I daresay that Python could do this, but whether it should is another question.

Generally speaking, if a parameter is given a default of None, or some other sentinel value, the caller should be able to explicitly pass that sentinel as a way of explicitly saying “give me the default”.

So I don’t think I would like to see typing support for “you cannot pass the default value as an explicit value”.

But you could try the Typing SIG mailing list and see what folks there think of the idea.

https://mail.python.org/archives/list/typing-sig@python.org/

I believe this is what PEP 661 – Sentinel Values | peps.python.org intends to solve.

This idea was actually inspired by that PEP which although I think was done well and look forward to using complicates typing further. The recommended way to type a sentinel is Literal[MySentinel] which must then be combined with the actual type accepted so str | Literal[MySentinel]. Even using the new briefer typing union this is a long way to spell “pass in a string” which complicates signatures as in the large majority of cases won’t be passing the sentinel.

I forgot to mention that part of this new type would be the ability for documentation or autocomplete of the function to just show the non-initialized type in a similar way to how these tools can choose to show Annotated types as just the first index argument. Since users of these functions will in the majority of cases never want to need to pass the sentinel, and the library writer might not intend for that sentinel to be part of the public API. Type annotations will not stop users from actually doing this, and for those that want to both write fully typed code and use undocumented features, there is always # type: ignore

Would this handle cases you want,

from typing import overload

@overload
def list_logger(level: str = "INFO", contents: None = None):
  ...

@overload
def list_logger(level: str = "INFO", contents: list[str]):
  ...

def list_logger(level: str = "INFO", contents: list[str] | None = None):
  ...

This allows contents to be None when not passed, but forces contents to be a list[str] if passed. I think this meets your requirements.

As for forward within function, type narrowing already does that.

def foo(x: int | None):
  if x is None:
    x = 0

  reveal_type(x) # mypy will show you int here because it understands that x can no longer be None.

Type checkers try to narrow type of variables when they can.

That’s an interesting solution, I hadn’t considered overload for this use case. It wouldn’t cover all cases that a new Initialized type would, but it would cover the biggest motivating factor.
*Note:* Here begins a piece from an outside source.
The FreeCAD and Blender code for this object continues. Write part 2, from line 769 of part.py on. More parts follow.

Unfortunately I don’t think overload in its current form is a solution. Catenating your overload with the original example, mypy doesn’t stop the use of None

from typing import overload

@overload
def list_logger(level: str = "INFO", contents: None = None):
  ...

@overload
def list_logger(level: str = "INFO", contents: list[str] = None):
  # had to give contents a default. strangely mypy didn't care it was again None here
  ...

def list_logger(level: str = "INFO", contents: list[str] | None = None):
    if contents is None:
        contents = []
    print((level+":"), "\n".join(contents))
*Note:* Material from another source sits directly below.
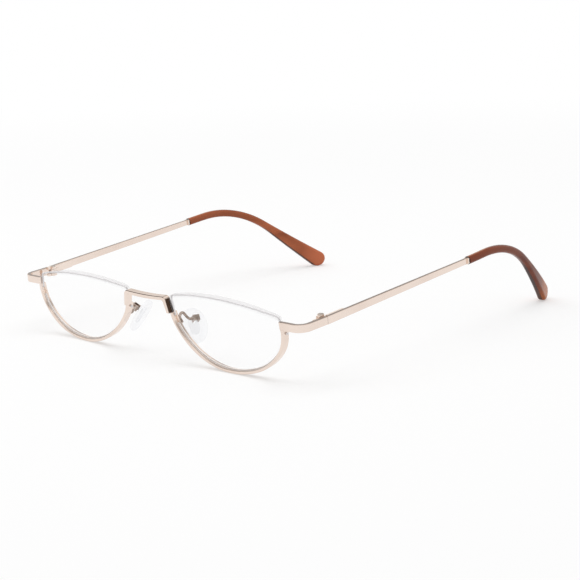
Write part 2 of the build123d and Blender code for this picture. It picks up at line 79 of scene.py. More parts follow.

list_logger(contents=["just an idea"])
list_logger(contents=None)
list_logger(contents="ABC")
$ python -m mypy my.py
my.py:18: error: No overload variant of "list_logger" matches argument type "str"
my.py:18: note: Possible overload variants:
my.py:18: note:     def list_logger(level: str = ..., contents: None = ...) -> Any
my.py:18: note:     def list_logger(level: str = ..., contents: Optional[List[str]] = ...) -> Any

Playing with this idea further, I came up with this, which gave the desired type errors:

from typing import overload

@overload
def list_logger(level: str = "INFO", contents: list[str] = []):
  ...

@overload
def list_logger(level: str = "INFO", contents: tuple[str] = ("",)):
  ...

def list_logger(level = "INFO", contents = None):
    if contents is None:
        contents = []
    print((level+":"), "\n".join(contents))
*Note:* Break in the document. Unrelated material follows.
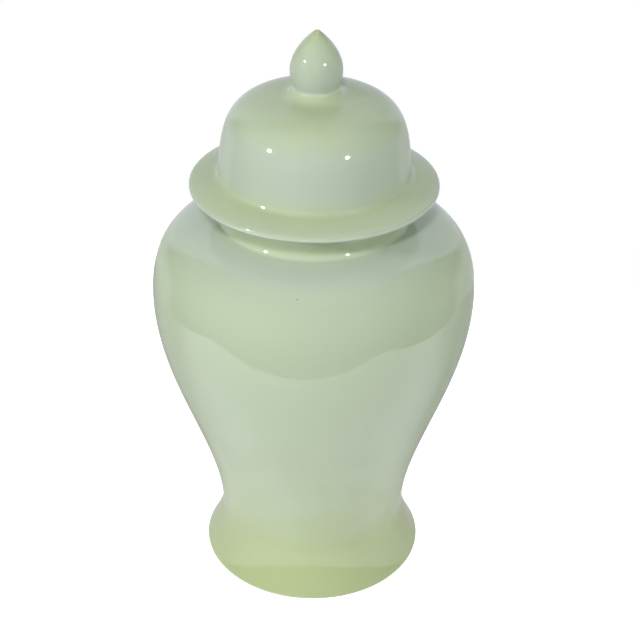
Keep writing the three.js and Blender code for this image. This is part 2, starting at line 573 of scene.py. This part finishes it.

list_logger(contents=["just an idea"])
list_logger(contents=None)
list_logger(contents="ABC")
$ python -m mypy my.py
my.py:17: error: No overload variant of "list_logger" matches argument type "None"
my.py:17: note: Possible overload variants:
my.py:17: note:     def list_logger(level: str = ..., contents: List[str] = ...) -> Any
my.py:17: note:     def list_logger(level: str = ..., contents: Tuple[str] = ...) -> Any
my.py:18: error: No overload variant of "list_logger" matches argument type "str"
my.py:18: note: Possible overload variants:
my.py:18: note:     def list_logger(level: str = ..., contents: List[str] = ...) -> Any
my.py:18: note:     def list_logger(level: str = ..., contents: Tuple[str] = ...) -> Any
Found 2 errors in 1 file (checked 1 source file)

Yes, this is ugly: I couldn’t use None as a default in the overloaded definitions because then mypy accepted it as a valid call type. I also couldn’t use just one overloaded definition because that raises a mypy error error: Single overload definition, multiple required.

This would actually be a nice solution not involving any new python types, if type checkers allowed a single overload definition, and if they ignored the actual type assigned to kwargs in overloads (it currently seems to not care about the actual type in the final function definition, neither adding it to the valid types, nor raising an error about it not matching annotated definitions).

If you don’t want to allow passing None explicitly you could do this,

from typing import overload

@overload
def list_logger(level: str = "INFO"):
  ...

@overload
def list_logger(level: str = "INFO", *, contents: list[str]):
  ...

def list_logger(level: str = "INFO", contents: list[str] | None = None):
  ...

Overloads do not need to have same number of arguments. You can change signature a lot with different overloads. I occasionally have overloads where one argument missing implies other arguments must also be missing/required. This allows you to express stuff like this function has two mutually exclusive arguments/more complex relationships.